A host of halftime entertainment were tried at one location or another. Acrobatic flying exhibitions and parachutists, Native American dances, javelin throwing demonstrations, and cross country races that began and ended inside the stadium each received a trail or two. Among the more popular activities in the first decades of the 1900s was push ball, which substituted for interclass football games between the freshmen and sophomores at a few schools. Push ball was as much amusement as a sport for its players, besides providing a diversion for spectators of the main event.

The period before WWI saw the beginnings of the halftime activity most closely tied to college football: marching bands. Originating as student cadet bands near the end of the 1800s, Army, Navy, Minnesota, and Purdue had active bands by 1907. The popularity of bands increased dramatically after WWI as veterans with military band experience returned to campus, and music education became common in high school curricula. According to the bandies at Purdue, their marchers were the first to break ranks to form a non-columnar shape on a football field when they created a Block P in 1907.
Like orchestras and big bands, marching bands had the advantage of creating enough volume to be heard over the crowd before loudspeakers came along. (Likewise, soloists did not perform the pre-game national anthem until loudspeakers systems could amplify their voices.)
With their ups and downs and catches and drops, baton twirlers expanded many bands' repertoire in the 1930s. Prior to that time, males set the band's pace by twirling rifles and maces, but drum majorettes started assisting drum majors before losing their functional role and transitioning to twirling the lighter, rubber-tipped batons we know today.

Not only have marching bands dominated the in-stadium halftime experience for the last century, they also filled the screens of televised games until the 1980s. Before then, since the networks only televised one or two games per day, they lacked highlight footage of other games to show at halftime. They also lacked the technology to share such footage across the airwaves, so viewers at home tracked the bands as they marched across the small television screens of the day.

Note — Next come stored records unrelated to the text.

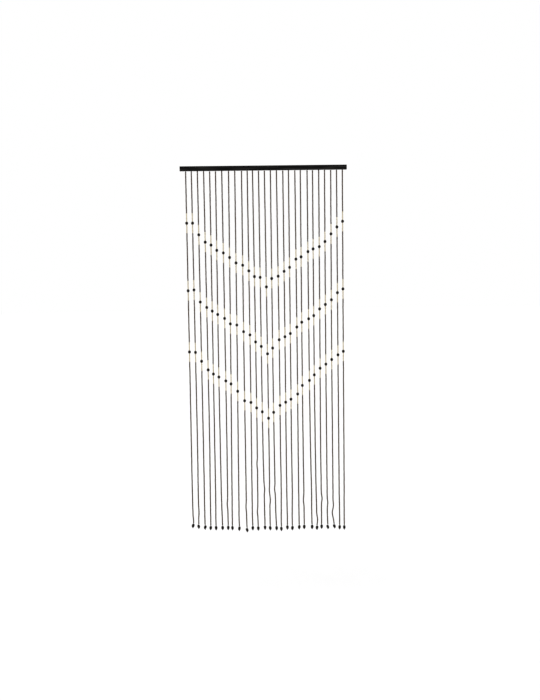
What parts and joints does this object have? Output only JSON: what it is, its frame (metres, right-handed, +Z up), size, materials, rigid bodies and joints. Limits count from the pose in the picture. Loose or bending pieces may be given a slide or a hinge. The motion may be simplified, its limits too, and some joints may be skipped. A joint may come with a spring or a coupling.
{
  "type": "bead door curtain on a wooden rail",
  "caption": "Doorway bead curtain: strands of small dark and natural wooden beads in a downward V pattern, with larger black beads, hanging from a black wooden rail.",
  "frame": {"origin": "middle of the rail's flat back face", "axes": "+X along the rail to the viewer's right, +Y out of the rail's back face, +Z up; the curtain's front faces -Y"},
  "size_m": [0.9, 0.015, 2.0035],
  "materials": {
    "black_paint": "satin black paint on a planed lath",
    "dark_beads": "dark brown stained wooden beads, satin",
    "natural_beads": "bare pale wood, waxed",
    "black_beads": "black stained wooden beads, satin",
    "cord": "dark twisted thread, matte"
  },
  "bodies": {
    "root": {"rail": "black_paint", "strands": "dark_beads"}
  },
  "joints": []
}
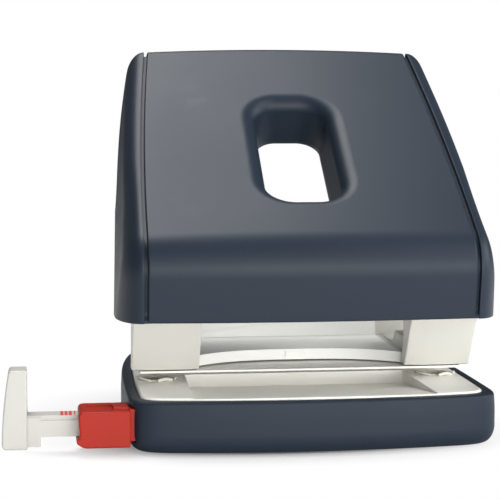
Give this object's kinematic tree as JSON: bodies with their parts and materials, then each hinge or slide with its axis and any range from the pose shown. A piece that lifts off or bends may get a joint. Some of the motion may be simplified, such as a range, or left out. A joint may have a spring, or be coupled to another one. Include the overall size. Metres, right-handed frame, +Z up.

Of course, all this brings us to the Super Bowl, which followed the college script early on in that marching bands from nearby colleges provided the primary halftime entertainment for the first decade of Super Bowls. Audiences then enjoyed fifteen years of Up With People or pop stars supported by college bands before the NFL realized that nothing succeeds like excess, leading to the 1991 show headlined by New Kids On The Block, which set the direction for the many superstars and ensembles that followed.
Although the Super Bowl's halftime entertainment is eagerly anticipated and widely discussed, only a few college bowls or championship games have followed the Super Bowl's lead and targeted their halftime festivities at casual fans. Most college and high school halftime festivities have seen little change over the last century, with many playing the same traditional tunes. And that, of course, is a part of the atmosphere and attraction of most games, not the performances of the star-of-the-moment promoted by the NFL.